GOAL: Gather up every line that includes the string "handed".

# Start of TASK INPUT

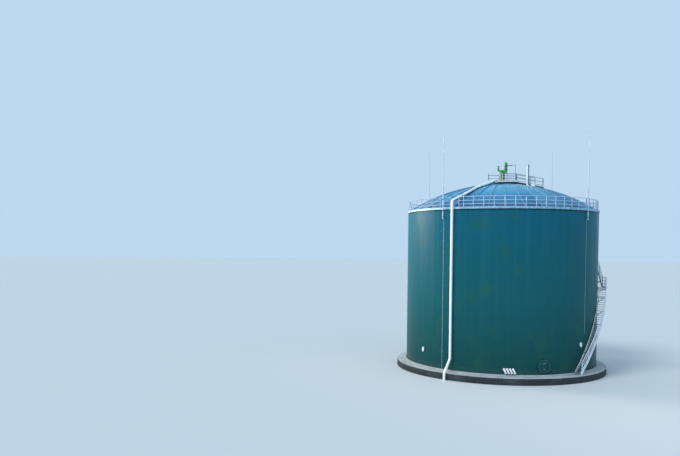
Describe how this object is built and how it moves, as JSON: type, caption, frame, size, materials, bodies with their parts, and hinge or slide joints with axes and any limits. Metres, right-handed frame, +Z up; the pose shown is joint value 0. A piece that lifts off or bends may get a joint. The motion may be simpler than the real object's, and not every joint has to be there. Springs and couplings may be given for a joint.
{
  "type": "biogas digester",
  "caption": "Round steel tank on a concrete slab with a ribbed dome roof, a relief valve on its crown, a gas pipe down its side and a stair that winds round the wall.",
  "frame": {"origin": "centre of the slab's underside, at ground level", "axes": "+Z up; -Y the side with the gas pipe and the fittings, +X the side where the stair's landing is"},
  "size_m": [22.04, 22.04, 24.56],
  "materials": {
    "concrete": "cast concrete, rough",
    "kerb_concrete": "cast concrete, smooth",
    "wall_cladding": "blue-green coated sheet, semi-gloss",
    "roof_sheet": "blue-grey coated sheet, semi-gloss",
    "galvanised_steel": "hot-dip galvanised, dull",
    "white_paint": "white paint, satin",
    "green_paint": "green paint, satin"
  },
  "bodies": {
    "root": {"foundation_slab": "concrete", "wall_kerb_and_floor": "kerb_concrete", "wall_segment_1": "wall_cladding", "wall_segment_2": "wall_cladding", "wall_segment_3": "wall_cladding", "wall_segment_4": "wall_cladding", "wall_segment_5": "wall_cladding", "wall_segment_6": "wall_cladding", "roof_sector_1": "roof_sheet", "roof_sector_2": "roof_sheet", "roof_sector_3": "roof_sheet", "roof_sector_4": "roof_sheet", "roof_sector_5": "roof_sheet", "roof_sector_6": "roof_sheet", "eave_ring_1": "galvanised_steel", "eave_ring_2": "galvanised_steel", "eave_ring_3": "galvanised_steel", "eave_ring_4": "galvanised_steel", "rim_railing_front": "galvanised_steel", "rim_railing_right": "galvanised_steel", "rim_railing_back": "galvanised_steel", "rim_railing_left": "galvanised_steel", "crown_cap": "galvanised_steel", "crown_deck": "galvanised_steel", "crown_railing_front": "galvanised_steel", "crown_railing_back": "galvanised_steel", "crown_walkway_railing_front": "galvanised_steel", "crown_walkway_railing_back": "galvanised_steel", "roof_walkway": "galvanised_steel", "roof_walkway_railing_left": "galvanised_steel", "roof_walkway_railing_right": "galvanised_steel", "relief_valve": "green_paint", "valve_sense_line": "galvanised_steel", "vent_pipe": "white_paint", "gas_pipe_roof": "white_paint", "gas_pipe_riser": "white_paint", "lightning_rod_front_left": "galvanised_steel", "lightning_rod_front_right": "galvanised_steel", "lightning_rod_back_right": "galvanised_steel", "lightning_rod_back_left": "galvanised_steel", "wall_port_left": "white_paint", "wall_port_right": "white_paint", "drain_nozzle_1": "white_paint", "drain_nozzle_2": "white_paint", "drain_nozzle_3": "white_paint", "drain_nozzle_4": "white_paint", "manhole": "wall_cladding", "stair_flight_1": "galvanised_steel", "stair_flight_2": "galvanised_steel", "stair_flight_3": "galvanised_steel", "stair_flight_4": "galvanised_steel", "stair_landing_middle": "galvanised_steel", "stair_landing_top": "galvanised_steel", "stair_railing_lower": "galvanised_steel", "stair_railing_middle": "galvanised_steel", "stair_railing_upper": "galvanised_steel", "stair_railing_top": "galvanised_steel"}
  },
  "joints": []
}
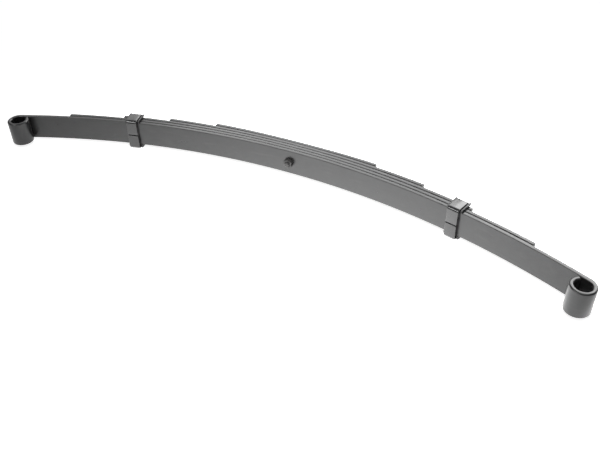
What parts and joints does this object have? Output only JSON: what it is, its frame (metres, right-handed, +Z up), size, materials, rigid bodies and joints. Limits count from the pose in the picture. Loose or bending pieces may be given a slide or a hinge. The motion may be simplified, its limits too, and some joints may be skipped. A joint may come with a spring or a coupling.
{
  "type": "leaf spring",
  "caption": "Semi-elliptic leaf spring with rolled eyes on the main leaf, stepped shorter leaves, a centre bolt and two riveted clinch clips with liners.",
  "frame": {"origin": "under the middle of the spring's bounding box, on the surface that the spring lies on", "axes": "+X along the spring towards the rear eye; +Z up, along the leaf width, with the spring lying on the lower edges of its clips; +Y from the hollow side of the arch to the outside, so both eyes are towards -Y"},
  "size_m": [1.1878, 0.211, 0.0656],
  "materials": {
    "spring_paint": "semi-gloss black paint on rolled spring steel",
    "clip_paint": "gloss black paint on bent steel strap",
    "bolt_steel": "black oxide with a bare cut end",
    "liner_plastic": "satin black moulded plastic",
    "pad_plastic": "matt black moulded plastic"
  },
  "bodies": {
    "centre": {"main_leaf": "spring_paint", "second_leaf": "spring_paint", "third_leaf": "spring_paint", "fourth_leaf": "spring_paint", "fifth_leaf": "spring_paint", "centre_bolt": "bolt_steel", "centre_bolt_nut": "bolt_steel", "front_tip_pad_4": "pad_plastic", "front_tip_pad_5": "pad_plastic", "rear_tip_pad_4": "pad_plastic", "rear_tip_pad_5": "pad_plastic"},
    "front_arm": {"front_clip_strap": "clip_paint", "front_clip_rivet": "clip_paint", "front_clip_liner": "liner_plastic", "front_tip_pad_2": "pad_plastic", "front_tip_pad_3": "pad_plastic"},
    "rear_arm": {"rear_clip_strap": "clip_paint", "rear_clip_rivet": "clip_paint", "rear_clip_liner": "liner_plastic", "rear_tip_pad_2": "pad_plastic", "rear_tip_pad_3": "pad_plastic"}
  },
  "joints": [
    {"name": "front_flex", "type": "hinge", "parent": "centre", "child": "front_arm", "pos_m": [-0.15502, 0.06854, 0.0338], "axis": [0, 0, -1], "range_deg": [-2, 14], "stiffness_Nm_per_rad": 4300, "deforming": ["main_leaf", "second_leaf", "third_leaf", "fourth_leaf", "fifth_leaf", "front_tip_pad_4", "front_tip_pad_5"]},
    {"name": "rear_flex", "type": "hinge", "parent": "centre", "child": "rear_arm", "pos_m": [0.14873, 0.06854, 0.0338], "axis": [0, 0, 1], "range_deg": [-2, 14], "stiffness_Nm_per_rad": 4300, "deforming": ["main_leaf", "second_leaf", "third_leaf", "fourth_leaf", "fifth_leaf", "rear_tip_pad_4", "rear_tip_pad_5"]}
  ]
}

# End of TASK INPUT
# Start of TASK INPUT

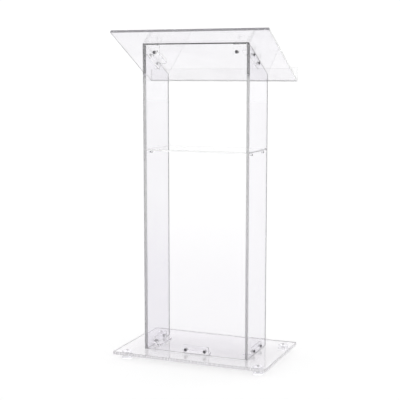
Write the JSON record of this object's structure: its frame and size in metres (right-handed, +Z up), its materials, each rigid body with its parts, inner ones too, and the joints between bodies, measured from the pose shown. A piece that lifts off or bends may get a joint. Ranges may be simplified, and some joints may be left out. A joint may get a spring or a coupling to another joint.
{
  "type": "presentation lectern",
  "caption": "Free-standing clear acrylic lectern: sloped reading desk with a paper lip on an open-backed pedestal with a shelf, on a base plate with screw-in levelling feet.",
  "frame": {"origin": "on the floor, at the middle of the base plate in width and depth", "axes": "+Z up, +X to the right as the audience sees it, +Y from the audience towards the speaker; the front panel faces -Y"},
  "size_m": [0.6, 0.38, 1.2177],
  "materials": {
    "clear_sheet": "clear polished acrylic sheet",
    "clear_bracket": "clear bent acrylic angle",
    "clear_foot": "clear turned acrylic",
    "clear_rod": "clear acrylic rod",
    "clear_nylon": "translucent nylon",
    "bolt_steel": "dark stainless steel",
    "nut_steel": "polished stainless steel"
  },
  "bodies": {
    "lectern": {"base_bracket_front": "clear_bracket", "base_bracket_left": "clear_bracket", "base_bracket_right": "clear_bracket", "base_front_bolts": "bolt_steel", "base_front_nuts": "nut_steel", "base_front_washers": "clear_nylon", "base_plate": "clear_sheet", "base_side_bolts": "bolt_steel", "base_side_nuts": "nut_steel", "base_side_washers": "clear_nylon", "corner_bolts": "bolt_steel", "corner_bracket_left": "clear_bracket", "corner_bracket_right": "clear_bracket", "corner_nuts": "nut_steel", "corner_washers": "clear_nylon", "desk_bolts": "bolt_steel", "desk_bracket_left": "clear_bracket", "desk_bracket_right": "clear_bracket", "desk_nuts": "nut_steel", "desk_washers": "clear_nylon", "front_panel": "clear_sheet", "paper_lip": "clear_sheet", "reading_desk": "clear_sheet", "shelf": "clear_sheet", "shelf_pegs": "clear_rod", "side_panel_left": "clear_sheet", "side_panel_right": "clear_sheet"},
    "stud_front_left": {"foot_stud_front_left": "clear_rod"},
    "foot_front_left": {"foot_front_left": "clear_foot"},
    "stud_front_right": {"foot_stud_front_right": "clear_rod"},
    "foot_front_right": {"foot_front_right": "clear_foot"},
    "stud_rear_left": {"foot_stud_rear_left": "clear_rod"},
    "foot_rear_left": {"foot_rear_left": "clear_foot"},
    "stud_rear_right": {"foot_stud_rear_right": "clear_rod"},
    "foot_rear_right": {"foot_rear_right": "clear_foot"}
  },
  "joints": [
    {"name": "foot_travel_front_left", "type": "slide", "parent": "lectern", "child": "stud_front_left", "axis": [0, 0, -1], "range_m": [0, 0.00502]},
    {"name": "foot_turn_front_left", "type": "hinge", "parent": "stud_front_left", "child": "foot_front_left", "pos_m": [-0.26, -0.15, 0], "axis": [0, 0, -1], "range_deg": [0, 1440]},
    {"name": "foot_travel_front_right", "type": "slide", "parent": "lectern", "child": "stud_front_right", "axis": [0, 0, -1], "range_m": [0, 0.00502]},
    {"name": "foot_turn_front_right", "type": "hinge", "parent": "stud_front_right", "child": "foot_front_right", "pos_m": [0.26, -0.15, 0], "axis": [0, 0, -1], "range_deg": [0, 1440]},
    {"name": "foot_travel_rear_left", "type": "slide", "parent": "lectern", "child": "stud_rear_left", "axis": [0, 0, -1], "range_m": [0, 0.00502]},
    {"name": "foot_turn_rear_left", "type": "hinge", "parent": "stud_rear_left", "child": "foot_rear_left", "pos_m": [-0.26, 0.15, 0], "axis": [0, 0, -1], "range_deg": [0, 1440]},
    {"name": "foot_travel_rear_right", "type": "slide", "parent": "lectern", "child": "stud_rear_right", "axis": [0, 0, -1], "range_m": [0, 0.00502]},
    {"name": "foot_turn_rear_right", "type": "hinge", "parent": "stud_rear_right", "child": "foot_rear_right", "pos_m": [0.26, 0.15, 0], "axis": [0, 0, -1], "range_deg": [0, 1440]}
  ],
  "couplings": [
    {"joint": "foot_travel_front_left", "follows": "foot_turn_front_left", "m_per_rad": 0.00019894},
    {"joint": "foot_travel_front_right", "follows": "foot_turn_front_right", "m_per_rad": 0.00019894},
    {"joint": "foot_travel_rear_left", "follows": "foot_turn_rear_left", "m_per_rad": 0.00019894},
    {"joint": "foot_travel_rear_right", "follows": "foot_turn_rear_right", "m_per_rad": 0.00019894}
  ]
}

# End of TASK INPUT
# Start of TASK INPUT

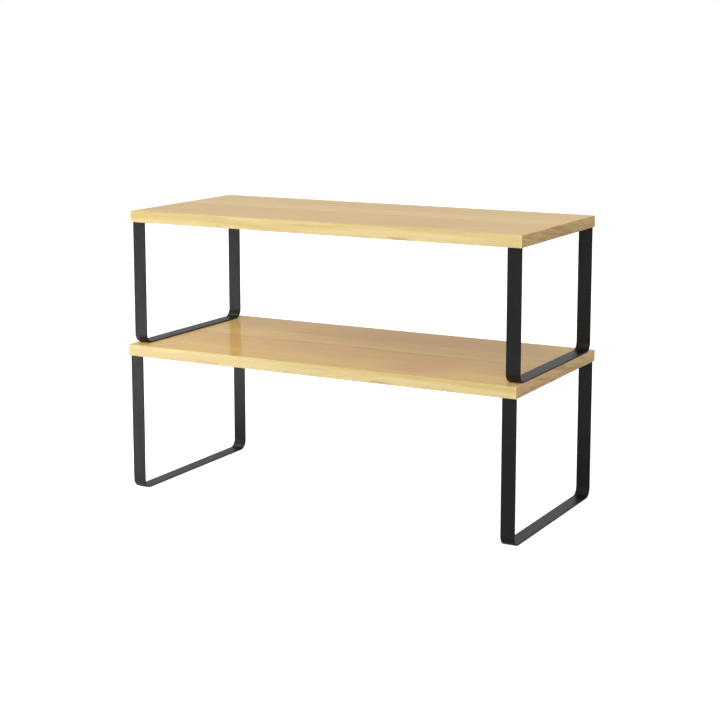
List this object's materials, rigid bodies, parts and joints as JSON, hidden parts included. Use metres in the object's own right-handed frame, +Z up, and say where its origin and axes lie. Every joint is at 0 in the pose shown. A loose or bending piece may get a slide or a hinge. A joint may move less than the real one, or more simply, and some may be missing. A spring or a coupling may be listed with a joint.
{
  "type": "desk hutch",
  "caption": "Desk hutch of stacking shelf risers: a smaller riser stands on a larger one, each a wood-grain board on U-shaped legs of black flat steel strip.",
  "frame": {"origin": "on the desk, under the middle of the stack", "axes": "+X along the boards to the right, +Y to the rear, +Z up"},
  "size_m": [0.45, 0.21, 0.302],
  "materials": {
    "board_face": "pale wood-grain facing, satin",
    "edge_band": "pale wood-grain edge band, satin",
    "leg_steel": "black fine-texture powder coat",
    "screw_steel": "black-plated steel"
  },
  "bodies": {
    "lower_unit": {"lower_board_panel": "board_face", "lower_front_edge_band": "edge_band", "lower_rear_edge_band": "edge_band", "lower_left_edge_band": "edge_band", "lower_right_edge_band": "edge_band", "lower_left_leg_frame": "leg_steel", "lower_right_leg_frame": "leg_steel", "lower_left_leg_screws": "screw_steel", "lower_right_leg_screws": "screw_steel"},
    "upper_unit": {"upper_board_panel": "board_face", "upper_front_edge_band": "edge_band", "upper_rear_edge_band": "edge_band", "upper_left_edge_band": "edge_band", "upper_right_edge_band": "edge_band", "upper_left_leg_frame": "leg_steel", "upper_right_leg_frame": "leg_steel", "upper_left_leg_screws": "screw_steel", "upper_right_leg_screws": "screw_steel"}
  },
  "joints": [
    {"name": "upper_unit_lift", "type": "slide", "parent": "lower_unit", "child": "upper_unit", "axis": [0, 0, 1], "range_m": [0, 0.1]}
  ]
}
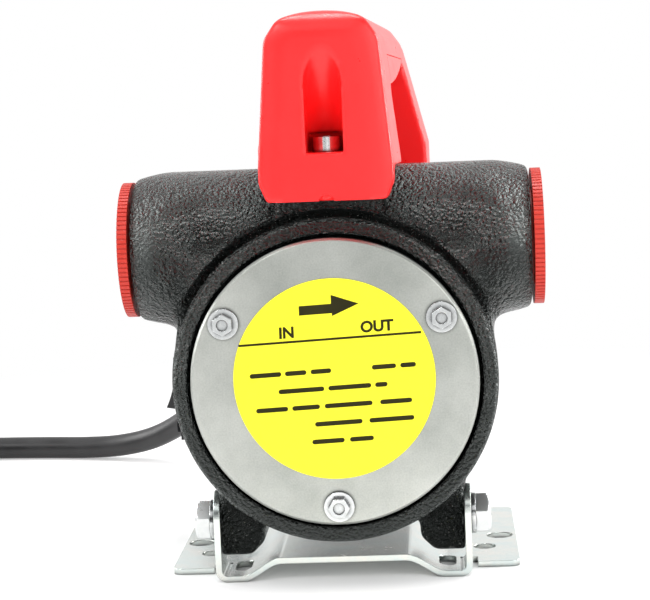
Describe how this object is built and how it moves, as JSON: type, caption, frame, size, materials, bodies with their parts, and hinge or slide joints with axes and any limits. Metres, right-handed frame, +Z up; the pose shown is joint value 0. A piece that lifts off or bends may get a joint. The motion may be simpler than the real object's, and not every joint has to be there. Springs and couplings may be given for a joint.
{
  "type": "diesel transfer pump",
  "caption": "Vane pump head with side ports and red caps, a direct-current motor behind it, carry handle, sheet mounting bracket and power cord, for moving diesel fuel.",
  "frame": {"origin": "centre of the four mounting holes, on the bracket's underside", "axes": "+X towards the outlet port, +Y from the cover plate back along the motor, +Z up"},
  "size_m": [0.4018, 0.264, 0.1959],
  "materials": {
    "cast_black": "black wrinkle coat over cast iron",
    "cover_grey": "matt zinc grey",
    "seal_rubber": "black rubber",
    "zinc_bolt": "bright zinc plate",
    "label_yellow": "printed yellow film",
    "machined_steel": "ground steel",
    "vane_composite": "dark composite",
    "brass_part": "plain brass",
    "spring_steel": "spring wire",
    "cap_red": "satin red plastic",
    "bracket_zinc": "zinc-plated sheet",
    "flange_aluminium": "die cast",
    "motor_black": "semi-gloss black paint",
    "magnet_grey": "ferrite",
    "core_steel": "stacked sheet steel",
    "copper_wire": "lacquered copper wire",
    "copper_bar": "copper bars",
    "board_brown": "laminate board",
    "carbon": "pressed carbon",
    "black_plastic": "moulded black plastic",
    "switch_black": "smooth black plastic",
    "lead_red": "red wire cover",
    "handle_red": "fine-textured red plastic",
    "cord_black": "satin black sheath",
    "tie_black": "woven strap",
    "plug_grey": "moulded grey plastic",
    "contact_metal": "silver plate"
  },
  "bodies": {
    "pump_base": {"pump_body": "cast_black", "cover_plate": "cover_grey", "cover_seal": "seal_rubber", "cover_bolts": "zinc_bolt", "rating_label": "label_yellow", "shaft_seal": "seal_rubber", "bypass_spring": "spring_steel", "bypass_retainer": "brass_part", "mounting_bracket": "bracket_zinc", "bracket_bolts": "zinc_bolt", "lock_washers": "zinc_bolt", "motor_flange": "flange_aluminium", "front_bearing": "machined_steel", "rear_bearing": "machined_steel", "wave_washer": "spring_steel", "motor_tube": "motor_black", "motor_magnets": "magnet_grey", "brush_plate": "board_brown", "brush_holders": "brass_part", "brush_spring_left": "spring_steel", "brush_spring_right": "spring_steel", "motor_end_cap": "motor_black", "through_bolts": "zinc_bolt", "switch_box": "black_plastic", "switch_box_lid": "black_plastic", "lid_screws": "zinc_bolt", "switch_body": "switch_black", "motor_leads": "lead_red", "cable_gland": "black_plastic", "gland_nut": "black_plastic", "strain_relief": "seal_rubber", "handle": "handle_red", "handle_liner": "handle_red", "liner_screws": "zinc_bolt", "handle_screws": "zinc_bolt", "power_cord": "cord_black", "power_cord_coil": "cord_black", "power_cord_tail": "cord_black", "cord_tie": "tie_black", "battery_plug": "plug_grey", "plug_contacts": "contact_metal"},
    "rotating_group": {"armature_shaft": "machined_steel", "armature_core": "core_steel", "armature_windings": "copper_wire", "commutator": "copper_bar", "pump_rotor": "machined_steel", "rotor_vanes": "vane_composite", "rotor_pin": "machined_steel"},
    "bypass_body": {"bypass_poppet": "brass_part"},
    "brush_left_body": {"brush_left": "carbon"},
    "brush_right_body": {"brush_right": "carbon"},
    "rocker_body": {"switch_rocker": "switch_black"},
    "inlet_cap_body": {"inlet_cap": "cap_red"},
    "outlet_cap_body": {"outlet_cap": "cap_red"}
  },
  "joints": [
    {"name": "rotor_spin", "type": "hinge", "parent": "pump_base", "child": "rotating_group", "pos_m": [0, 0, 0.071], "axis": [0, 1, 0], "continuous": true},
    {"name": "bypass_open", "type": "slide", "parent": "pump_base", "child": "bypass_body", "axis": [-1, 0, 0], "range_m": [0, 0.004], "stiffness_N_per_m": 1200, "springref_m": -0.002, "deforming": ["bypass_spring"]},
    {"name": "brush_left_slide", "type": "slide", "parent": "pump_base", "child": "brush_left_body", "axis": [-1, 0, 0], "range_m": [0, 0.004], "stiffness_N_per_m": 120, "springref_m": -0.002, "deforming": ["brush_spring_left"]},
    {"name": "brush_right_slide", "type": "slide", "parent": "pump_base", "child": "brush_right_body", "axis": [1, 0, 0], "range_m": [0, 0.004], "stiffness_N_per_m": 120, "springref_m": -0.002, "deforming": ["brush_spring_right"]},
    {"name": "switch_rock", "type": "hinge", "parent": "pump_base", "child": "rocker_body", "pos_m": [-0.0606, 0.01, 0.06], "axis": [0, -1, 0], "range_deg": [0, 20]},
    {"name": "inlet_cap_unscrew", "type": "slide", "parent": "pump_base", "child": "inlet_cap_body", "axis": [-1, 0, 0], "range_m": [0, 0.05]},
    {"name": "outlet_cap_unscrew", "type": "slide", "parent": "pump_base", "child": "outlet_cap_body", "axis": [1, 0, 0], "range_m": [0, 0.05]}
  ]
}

# End of TASK INPUT

ANSWER TO THE EXERCISE:
Describe how this object is built and how it moves, as JSON: type, caption, frame, size, materials, bodies with their parts, and hinge or slide joints with axes and any limits. Metres, right-handed frame, +Z up; the pose shown is joint value 0. A piece that lifts off or bends may get a joint. The motion may be simpler than the real object's, and not every joint has to be there. Springs and couplings may be given for a joint.
What parts and joints does this object have? Output only JSON: what it is, its frame (metres, right-handed, +Z up), size, materials, rigid bodies and joints. Limits count from the pose in the picture. Loose or bending pieces may be given a slide or a hinge. The motion may be simplified, its limits too, and some joints may be skipped. A joint may come with a spring or a coupling.
Write the JSON record of this object's structure: its frame and size in metres (right-handed, +Z up), its materials, each rigid body with its parts, inner ones too, and the joints between bodies, measured from the pose shown. A piece that lifts off or bends may get a joint. Ranges may be simplified, and some joints may be left out. A joint may get a spring or a coupling to another joint.
List this object's materials, rigid bodies, parts and joints as JSON, hidden parts included. Use metres in the object's own right-handed frame, +Z up, and say where its origin and axes lie. Every joint is at 0 in the pose shown. A loose or bending piece may get a slide or a hinge. A joint may move less than the real one, or more simply, and some may be missing. A spring or a coupling may be listed with a joint.
Describe how this object is built and how it moves, as JSON: type, caption, frame, size, materials, bodies with their parts, and hinge or slide joints with axes and any limits. Metres, right-handed frame, +Z up; the pose shown is joint value 0. A piece that lifts off or bends may get a joint. The motion may be simpler than the real object's, and not every joint has to be there. Springs and couplings may be given for a joint.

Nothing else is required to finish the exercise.